Shipping, logistics and climate change are vast, operating on a worldwide scale. And, they’re both complex. They reveal just how interconnected lives and businesses are in the global economy. Because of their complexity, when things go wrong—when there are disruptions, whether it’s a halt for that critical missing part or a harrowing extreme weather event, it’s tempting to deem all solutions “too little, too late” or even deny the issues altogether.

Systems strained in the name of short-term profits

Emissions are not the only link that shipping disruptions and catastrophic climate change share. Looking at them under a microscopic lens, there’s a common root cause.
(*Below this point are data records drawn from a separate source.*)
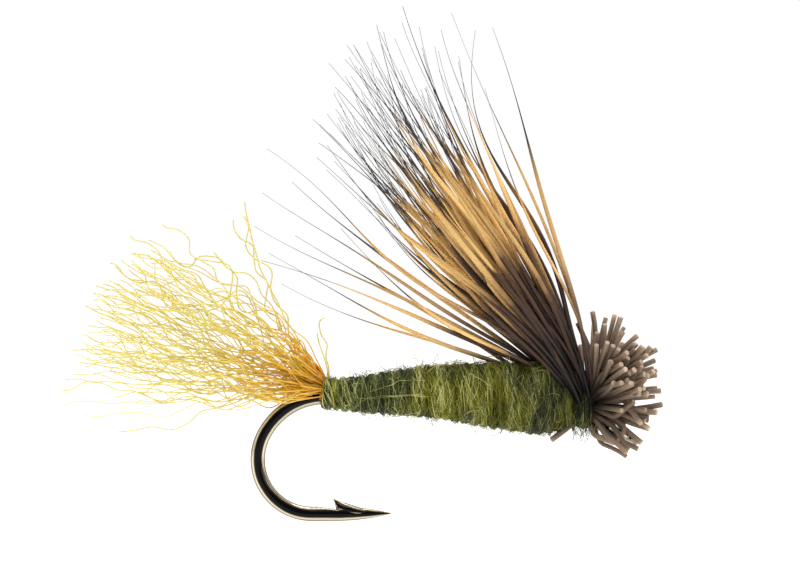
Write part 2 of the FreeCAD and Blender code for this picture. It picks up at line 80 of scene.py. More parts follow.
MM = 0.001
JOINTS = {joint["name"]: joint for joint in frame["joints"]}
SHANK_Z = JOINTS["wing_sway"]["pos_m"][2]
SHUCK_PIVOT = np.array(JOINTS["shuck_sway"]["pos_m"])
TURN = 2 * np.pi


def middle(node):
    """Centre of a CAD node's box."""
    low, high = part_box(node)
    return np.array((low + high) / 2)


def extent(node):
    """Size of a CAD node's box."""
    low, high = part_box(node)
    return np.array(high - low)


def span(node, across=2):
    """First x and last x of a CAD node's box, its centre's height, and half its size along one axis."""
    low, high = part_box(node)
    return low.x, high.x, middle(node)[2], extent(node)[across] / 2


def nodes_named(start):
    """The CAD nodes whose names start in one way."""
    return [name for name in frame["nodes"] if name.startswith(start)]


# ---------------------------------------------------------------- sizes and colours


def length(name, millimetres, description):
    """A length that a user can change."""
    return FloatProperty(
        name=name, description=description, default=millimetres * MM, unit="LENGTH", precision=5
    )


def angle(name, degrees, description):
    """An angle that a user can change."""
    return FloatProperty(
        name=name, description=description, default=np.radians(degrees), unit="ROTATION"
    )


def count(name, number, description):
    """A number of things that a user can change."""
    return IntProperty(name=name, description=description, default=number, min=1)


def colour(name, code, description):
    """A colour, kept as its sRGB hex code."""
    return StringProperty(name=name, description=description, default=code)


class FlyHook(bpy.types.PropertyGroup):
    wire: length("Wire", 0.475, "Hook wire diameter")
    upper_radius: length("Upper bend", 2.24, "Centreline radius of the upper bend")
    lower_radius: length("Lower bend", 1.735, "Centreline radius of the lower bend")
    bend_x: length("Bend start", -9.34, "Where the straight shank ends")
    neck_x: length("Neck start", -0.95, "Where the neck leaves the shank")
    upper_turn: angle("Upper turn", 66, "Turn on the upper radius")
    spear_lift: angle("Spear lift", 4, "Rise of the spear towards its point")
    spear: length("Spear", 0.78, "Full-diameter stretch of the spear")
    point: length("Point", 1.75, "Ground taper of the point")
    eye_radius: length("Eye", 0.46, "Centreline radius of the eye")
    eye_wire: length("Eye wire", 0.15, "Radius of the wire in the eye")
    eye_tilt: angle("Eye tilt", 26, "How far the eye is turned down")
    eye_roll: angle("Eye roll", 20, "Roll of the eye about its long axis")


class FlyBody(bpy.types.PropertyGroup):
    belly_x: length("Belly", -2.90, "Fattest place of the body")
    rear_radius: length("Rear radius", 0.44, "Radius at the rear")
    belly_radius: length("Belly radius", 1.09, "Radius at the belly")
    front_radius: length("Front radius", 0.40, "Radius at the front")
    rear_rise: length("Rear rise", 0.12, "Centre above the shank at the rear")
    belly_rise: length("Belly rise", 0.40, "Centre above the shank at the belly")
    front_rise: length("Front rise", 0.10, "Centre above the shank at the front")
    wrap: length("Wrap pitch", 0.30, "Spacing of the wraps of the dubbing rope")
    wrap_lean: length("Wrap lean", 0.13, "How far a wrap leans forward under the body")
    relief: length("Relief", 0.10, "Height of the rope above its grooves")
    fibres: count("Fibres", 2800, "Dubbing fibres wrapped in each layer")
    fuzz: count("Fuzz", 1100, "Dubbing fibres that stand off")


class FlyHair(bpy.types.PropertyGroup):
    wing_length: length("Wing length", 14.0, "Longest hair of the wing")
    hairs: count("Wing hairs", 118, "Hairs in the wing")
    hair: length("Hair", 0.086, "Radius of a deer hair at its thickest")
    tip: length("Tip", 0.006, "Radius of a hair tip")
    butts: count("Butts", 110, "Clipped hairs in front of the collar")
    butt: length("Butt", 0.086, "Radius of a clipped butt")


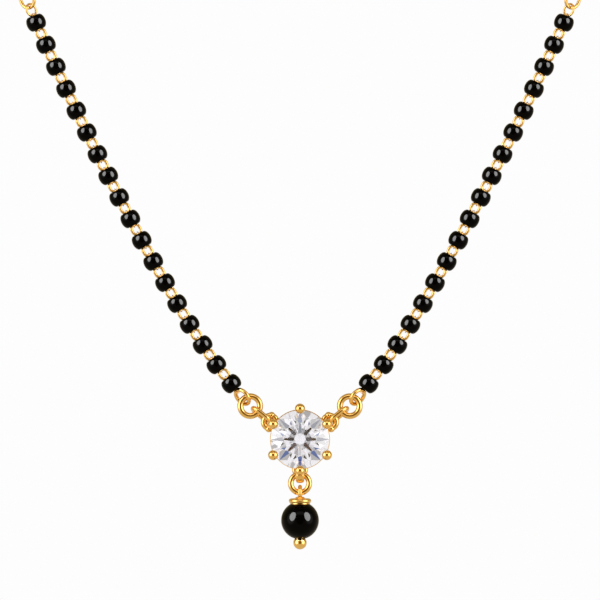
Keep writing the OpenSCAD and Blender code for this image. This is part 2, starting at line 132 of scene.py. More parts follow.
@dataclass
class Surface:
    """A grid of points over two parameters, whose last column joins its first.

    Args:
        points: array of rows by columns by 3, in millimetres.
        ring_rows: whether the last row joins the first too.
    """

    points: np.ndarray
    ring_rows: bool = False

    def quads(self) -> np.ndarray:
        """Joins each point to the next in its row and in its column.

        Returns:
            The four corner indices of each cell of the grid.
        """
        rows, columns = self.points.shape[:2]
        i = np.arange(rows if self.ring_rows else rows - 1)
        i, j = np.meshgrid(i, np.arange(columns), indexing="ij")
        here, below, beside = i * columns, (i + 1) % rows * columns, (j + 1) % columns
        corners = (here + j, here + beside, below + beside, below + j)
        return np.stack(corners, axis=-1).reshape(-1, 4)

    def turned(self, matrix: np.ndarray) -> "Surface":
        """Returns the surface after a turn about the origin."""
        return Surface(self.points @ matrix.T, self.ring_rows)

    def moved(self, by: np.ndarray) -> "Surface":
        """Returns the surface after a move."""
        return Surface(self.points + np.asarray(by, float), self.ring_rows)

    def mirrored(self) -> "Surface":
        """Returns the mirror image in the YZ plane."""
        return Surface(self.points * np.array([-1.0, 1.0, 1.0]), self.ring_rows)

    def hung(self, at: np.ndarray, lean: float, turn: float = 0.0) -> "Surface":
        """Returns the surface turned about its length, leant from upright and moved to its place."""
        return self.turned(turn_y(lean) @ turn_z(turn)).moved(at)

    def faced(self) -> "Surface":
        """Returns a surface that was made about +Z with its face towards -Y."""
        return self.turned(turn_x(90.0))


def swept(path: np.ndarray, outward: np.ndarray, sideways: np.ndarray, radius: np.ndarray | float,
          across: int = 20, closed: bool = False) -> Surface:
    """Carries a circle along a path.

    Point (row, column) is the path's point plus the radius times cos v along the outward vector and
    sin v along the sideways one. An open sweep gets a row at each end drawn in to the path's point.

    Args:
        path: points of the path.
        outward: unit vector across the path at each point.
        sideways: unit vector square to both, one for all points or one for each.
        radius: radius of the circle, one for all points or one for each.
        across: points round the circle.
        closed: whether the path's end joins its start.

    Returns:
        The swept surface.
    """
    v = np.linspace(0, 2 * math.pi, across, endpoint=False)[None, :, None]
    r = np.broadcast_to(np.asarray(radius, float), (len(path),))[:, None, None]
    sideways = np.broadcast_to(sideways, path.shape)
    points = path[:, None] + r * (np.cos(v) * outward[:, None] + np.sin(v) * sideways[:, None])
    if not closed:
        ends = [np.repeat(path[k][None, None], across, axis=1) for k in (0, -1)]
        points = np.concatenate([ends[0], points, ends[1]])
    return Surface(points, ring_rows=closed)


def torus(radius: float, wire: float, around: int = 72, across: int = 20) -> Surface:
    """Makes a ring of round wire about +Z: a circle of the wire carried round a circle of the radius.

    Args:
        radius: radius to the middle of the wire.
        wire: thickness of the wire.
        around: points round the ring.
        across: points round the wire.

    Returns:
        The ring.
    """
    u = np.linspace(0, 2 * math.pi, around, endpoint=False)
    outward = np.stack([np.cos(u), np.sin(u), np.zeros_like(u)], axis=-1)
    return swept(radius * outward, outward, np.array([0.0, 0.0, 1.0]), wire / 2, across, closed=True)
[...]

Both crises derive in large part from the narrow business imperative to consider only one stakeholder—shareholders—in decision-making.

Indeed, “optimizing” the global economy for short-term returns can be traced back to many of the issues in the shipping industry, from cutting the costs of warehousing and storing items to relying on just-in-time manufacturing and predictive demand to pushing workers and drivers to the brink. Ironically, these decisions are not even what’s best for investors as the incremental costs avoided are a drop in the bucket compared to the waterfall costs of system breakdowns.

Small businesses (and their shipments) will be left behind

To manage the chaos and avoid delays, large shipping and logistics companies are buying their way out of the immediate problem and investing in heavy-polluting transport. They have chartered their own container ships and purchased cargo airplanes. Small businesses without other options are unlikely to have their shipments prioritized amidst the backlog.

Oligopolies in the shipping and logistics industry consistently let small businesses down on rates, sustainability and service. It’s hard to picture anything different for container shipments when 10 companies control 82% of the market.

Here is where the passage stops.